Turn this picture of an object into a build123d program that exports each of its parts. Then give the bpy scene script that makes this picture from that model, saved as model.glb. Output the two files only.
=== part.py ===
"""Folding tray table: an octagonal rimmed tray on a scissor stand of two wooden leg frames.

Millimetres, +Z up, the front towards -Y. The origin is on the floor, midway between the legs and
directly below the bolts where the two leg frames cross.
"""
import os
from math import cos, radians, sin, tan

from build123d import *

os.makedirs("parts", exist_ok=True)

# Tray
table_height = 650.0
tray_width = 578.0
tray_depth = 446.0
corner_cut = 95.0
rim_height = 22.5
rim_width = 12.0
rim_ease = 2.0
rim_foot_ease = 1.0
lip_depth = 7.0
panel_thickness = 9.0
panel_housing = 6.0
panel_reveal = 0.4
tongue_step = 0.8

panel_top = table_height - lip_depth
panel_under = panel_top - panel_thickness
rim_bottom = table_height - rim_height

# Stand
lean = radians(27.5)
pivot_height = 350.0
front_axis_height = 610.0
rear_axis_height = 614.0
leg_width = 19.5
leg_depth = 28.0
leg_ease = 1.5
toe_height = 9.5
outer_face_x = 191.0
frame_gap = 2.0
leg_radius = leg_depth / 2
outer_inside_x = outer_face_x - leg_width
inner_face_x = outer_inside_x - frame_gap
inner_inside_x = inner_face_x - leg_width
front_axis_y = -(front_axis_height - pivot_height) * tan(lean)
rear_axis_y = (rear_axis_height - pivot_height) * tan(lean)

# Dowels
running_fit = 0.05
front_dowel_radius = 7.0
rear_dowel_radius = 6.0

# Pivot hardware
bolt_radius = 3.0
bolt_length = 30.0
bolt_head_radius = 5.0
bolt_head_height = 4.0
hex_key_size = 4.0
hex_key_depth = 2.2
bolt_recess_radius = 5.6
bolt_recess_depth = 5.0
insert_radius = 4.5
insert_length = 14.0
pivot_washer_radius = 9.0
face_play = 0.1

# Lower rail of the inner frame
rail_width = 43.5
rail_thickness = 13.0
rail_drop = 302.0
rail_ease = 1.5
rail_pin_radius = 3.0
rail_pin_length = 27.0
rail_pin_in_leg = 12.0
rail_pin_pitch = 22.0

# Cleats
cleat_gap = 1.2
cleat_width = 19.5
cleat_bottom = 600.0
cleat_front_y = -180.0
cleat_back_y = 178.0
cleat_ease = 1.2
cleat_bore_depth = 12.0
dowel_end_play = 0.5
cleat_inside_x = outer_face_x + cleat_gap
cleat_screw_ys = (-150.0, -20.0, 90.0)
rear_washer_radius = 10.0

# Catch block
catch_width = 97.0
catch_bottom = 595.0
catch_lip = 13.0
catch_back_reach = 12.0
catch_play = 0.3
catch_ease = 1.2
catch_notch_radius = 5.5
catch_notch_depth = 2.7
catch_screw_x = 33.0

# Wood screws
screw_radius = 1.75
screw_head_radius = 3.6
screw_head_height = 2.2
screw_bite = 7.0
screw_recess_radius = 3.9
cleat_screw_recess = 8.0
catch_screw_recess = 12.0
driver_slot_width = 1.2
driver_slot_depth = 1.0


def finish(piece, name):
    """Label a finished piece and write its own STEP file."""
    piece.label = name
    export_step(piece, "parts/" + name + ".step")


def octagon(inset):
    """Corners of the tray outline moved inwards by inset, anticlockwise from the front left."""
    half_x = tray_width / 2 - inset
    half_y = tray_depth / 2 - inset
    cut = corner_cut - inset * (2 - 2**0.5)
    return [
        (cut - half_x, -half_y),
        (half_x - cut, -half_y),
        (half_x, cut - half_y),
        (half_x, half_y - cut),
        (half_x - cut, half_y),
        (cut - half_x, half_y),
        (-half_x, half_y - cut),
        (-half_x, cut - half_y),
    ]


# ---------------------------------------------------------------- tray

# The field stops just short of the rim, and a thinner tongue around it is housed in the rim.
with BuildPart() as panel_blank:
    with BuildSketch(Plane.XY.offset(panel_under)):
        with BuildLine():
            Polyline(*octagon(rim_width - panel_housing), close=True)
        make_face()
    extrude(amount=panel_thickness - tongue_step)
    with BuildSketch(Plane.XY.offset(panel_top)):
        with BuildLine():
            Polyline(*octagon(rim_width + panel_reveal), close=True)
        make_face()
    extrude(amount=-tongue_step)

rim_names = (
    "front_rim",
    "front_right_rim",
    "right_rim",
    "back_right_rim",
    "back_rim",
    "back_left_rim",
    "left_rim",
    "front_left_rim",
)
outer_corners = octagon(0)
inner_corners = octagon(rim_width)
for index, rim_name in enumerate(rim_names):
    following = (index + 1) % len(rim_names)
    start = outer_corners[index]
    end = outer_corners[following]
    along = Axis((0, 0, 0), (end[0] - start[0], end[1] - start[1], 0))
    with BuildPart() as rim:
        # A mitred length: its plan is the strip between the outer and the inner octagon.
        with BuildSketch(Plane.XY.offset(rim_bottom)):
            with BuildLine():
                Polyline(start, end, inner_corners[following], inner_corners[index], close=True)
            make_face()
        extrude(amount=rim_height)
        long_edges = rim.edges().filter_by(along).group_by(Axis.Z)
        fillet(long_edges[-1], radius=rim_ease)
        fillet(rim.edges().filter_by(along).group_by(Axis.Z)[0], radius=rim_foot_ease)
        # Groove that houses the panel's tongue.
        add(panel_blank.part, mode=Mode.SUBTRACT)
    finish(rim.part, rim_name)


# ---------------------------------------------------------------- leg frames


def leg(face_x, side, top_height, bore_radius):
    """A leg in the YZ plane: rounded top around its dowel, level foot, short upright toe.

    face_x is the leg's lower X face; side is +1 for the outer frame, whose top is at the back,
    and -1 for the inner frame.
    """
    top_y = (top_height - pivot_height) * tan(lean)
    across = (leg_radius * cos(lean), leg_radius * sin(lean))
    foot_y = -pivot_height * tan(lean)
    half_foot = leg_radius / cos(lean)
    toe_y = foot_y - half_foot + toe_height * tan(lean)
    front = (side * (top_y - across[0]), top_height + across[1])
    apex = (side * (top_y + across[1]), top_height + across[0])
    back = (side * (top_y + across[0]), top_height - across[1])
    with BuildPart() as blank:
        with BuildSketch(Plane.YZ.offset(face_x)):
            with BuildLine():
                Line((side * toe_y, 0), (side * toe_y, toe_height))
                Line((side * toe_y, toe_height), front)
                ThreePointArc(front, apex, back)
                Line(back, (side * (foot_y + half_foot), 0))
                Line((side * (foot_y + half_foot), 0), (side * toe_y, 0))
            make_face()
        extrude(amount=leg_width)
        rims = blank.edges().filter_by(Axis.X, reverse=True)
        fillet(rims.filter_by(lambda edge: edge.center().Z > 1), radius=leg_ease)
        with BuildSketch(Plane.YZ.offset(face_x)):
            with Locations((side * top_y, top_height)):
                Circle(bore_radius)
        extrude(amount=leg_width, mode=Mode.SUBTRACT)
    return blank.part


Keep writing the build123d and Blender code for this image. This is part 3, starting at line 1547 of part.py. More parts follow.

--- Problem details ---
Write the listing out again, exactly as it reads.

--- Full solution ---
Turn this picture of an object into a build123d program that exports each of its parts. Then give the bpy scene script that makes this picture from that model, saved as model.glb. Output the two files only.
=== part.py ===
"""Folding tray table: an octagonal rimmed tray on a scissor stand of two wooden leg frames.

Millimetres, +Z up, the front towards -Y. The origin is on the floor, midway between the legs and
directly below the bolts where the two leg frames cross.
"""
import os
from math import cos, radians, sin, tan

from build123d import *

os.makedirs("parts", exist_ok=True)

# Tray
table_height = 650.0
tray_width = 578.0
tray_depth = 446.0
corner_cut = 95.0
rim_height = 22.5
rim_width = 12.0
rim_ease = 2.0
rim_foot_ease = 1.0
lip_depth = 7.0
panel_thickness = 9.0
panel_housing = 6.0
panel_reveal = 0.4
tongue_step = 0.8

panel_top = table_height - lip_depth
panel_under = panel_top - panel_thickness
rim_bottom = table_height - rim_height

# Stand
lean = radians(27.5)
pivot_height = 350.0
front_axis_height = 610.0
rear_axis_height = 614.0
leg_width = 19.5
leg_depth = 28.0
leg_ease = 1.5
toe_height = 9.5
outer_face_x = 191.0
frame_gap = 2.0
leg_radius = leg_depth / 2
outer_inside_x = outer_face_x - leg_width
inner_face_x = outer_inside_x - frame_gap
inner_inside_x = inner_face_x - leg_width
front_axis_y = -(front_axis_height - pivot_height) * tan(lean)
rear_axis_y = (rear_axis_height - pivot_height) * tan(lean)

# Dowels
running_fit = 0.05
front_dowel_radius = 7.0
rear_dowel_radius = 6.0

# Pivot hardware
bolt_radius = 3.0
bolt_length = 30.0
bolt_head_radius = 5.0
bolt_head_height = 4.0
hex_key_size = 4.0
hex_key_depth = 2.2
bolt_recess_radius = 5.6
bolt_recess_depth = 5.0
insert_radius = 4.5
insert_length = 14.0
pivot_washer_radius = 9.0
face_play = 0.1

# Lower rail of the inner frame
rail_width = 43.5
rail_thickness = 13.0
rail_drop = 302.0
rail_ease = 1.5
rail_pin_radius = 3.0
rail_pin_length = 27.0
rail_pin_in_leg = 12.0
rail_pin_pitch = 22.0

# Cleats
cleat_gap = 1.2
cleat_width = 19.5
cleat_bottom = 600.0
cleat_front_y = -180.0
cleat_back_y = 178.0
cleat_ease = 1.2
cleat_bore_depth = 12.0
dowel_end_play = 0.5
cleat_inside_x = outer_face_x + cleat_gap
cleat_screw_ys = (-150.0, -20.0, 90.0)
rear_washer_radius = 10.0

# Catch block
catch_width = 97.0
catch_bottom = 595.0
catch_lip = 13.0
catch_back_reach = 12.0
catch_play = 0.3
catch_ease = 1.2
catch_notch_radius = 5.5
catch_notch_depth = 2.7
catch_screw_x = 33.0

# Wood screws
screw_radius = 1.75
screw_head_radius = 3.6
screw_head_height = 2.2
screw_bite = 7.0
screw_recess_radius = 3.9
cleat_screw_recess = 8.0
catch_screw_recess = 12.0
driver_slot_width = 1.2
driver_slot_depth = 1.0


def finish(piece, name):
    """Label a finished piece and write its own STEP file."""
    piece.label = name
    export_step(piece, "parts/" + name + ".step")


def octagon(inset):
    """Corners of the tray outline moved inwards by inset, anticlockwise from the front left."""
    half_x = tray_width / 2 - inset
    half_y = tray_depth / 2 - inset
    cut = corner_cut - inset * (2 - 2**0.5)
    return [
        (cut - half_x, -half_y),
        (half_x - cut, -half_y),
        (half_x, cut - half_y),
        (half_x, half_y - cut),
        (half_x - cut, half_y),
        (cut - half_x, half_y),
        (-half_x, half_y - cut),
        (-half_x, cut - half_y),
    ]


# ---------------------------------------------------------------- tray

# The field stops just short of the rim, and a thinner tongue around it is housed in the rim.
with BuildPart() as panel_blank:
    with BuildSketch(Plane.XY.offset(panel_under)):
        with BuildLine():
            Polyline(*octagon(rim_width - panel_housing), close=True)
        make_face()
    extrude(amount=panel_thickness - tongue_step)
    with BuildSketch(Plane.XY.offset(panel_top)):
        with BuildLine():
            Polyline(*octagon(rim_width + panel_reveal), close=True)
        make_face()
    extrude(amount=-tongue_step)

rim_names = (
    "front_rim",
    "front_right_rim",
    "right_rim",
    "back_right_rim",
    "back_rim",
    "back_left_rim",
    "left_rim",
    "front_left_rim",
)
outer_corners = octagon(0)
inner_corners = octagon(rim_width)
for index, rim_name in enumerate(rim_names):
    following = (index + 1) % len(rim_names)
    start = outer_corners[index]
    end = outer_corners[following]
    along = Axis((0, 0, 0), (end[0] - start[0], end[1] - start[1], 0))
    with BuildPart() as rim:
        # A mitred length: its plan is the strip between the outer and the inner octagon.
        with BuildSketch(Plane.XY.offset(rim_bottom)):
            with BuildLine():
                Polyline(start, end, inner_corners[following], inner_corners[index], close=True)
            make_face()
        extrude(amount=rim_height)
        long_edges = rim.edges().filter_by(along).group_by(Axis.Z)
        fillet(long_edges[-1], radius=rim_ease)
        fillet(rim.edges().filter_by(along).group_by(Axis.Z)[0], radius=rim_foot_ease)
        # Groove that houses the panel's tongue.
        add(panel_blank.part, mode=Mode.SUBTRACT)
    finish(rim.part, rim_name)


# ---------------------------------------------------------------- leg frames


def leg(face_x, side, top_height, bore_radius):
    """A leg in the YZ plane: rounded top around its dowel, level foot, short upright toe.

    face_x is the leg's lower X face; side is +1 for the outer frame, whose top is at the back,
    and -1 for the inner frame.
    """
    top_y = (top_height - pivot_height) * tan(lean)
    across = (leg_radius * cos(lean), leg_radius * sin(lean))
    foot_y = -pivot_height * tan(lean)
    half_foot = leg_radius / cos(lean)
    toe_y = foot_y - half_foot + toe_height * tan(lean)
    front = (side * (top_y - across[0]), top_height + across[1])
    apex = (side * (top_y + across[1]), top_height + across[0])
    back = (side * (top_y + across[0]), top_height - across[1])
    with BuildPart() as blank:
        with BuildSketch(Plane.YZ.offset(face_x)):
            with BuildLine():
                Line((side * toe_y, 0), (side * toe_y, toe_height))
                Line((side * toe_y, toe_height), front)
                ThreePointArc(front, apex, back)
                Line(back, (side * (foot_y + half_foot), 0))
                Line((side * (foot_y + half_foot), 0), (side * toe_y, 0))
            make_face()
        extrude(amount=leg_width)
        rims = blank.edges().filter_by(Axis.X, reverse=True)
        fillet(rims.filter_by(lambda edge: edge.center().Z > 1), radius=leg_ease)
        with BuildSketch(Plane.YZ.offset(face_x)):
            with Locations((side * top_y, top_height)):
                Circle(bore_radius)
        extrude(amount=leg_width, mode=Mode.SUBTRACT)
    return blank.part


Keep writing the build123d and Blender code for this image. This is part 3, starting at line 1547 of part.py. More parts follow.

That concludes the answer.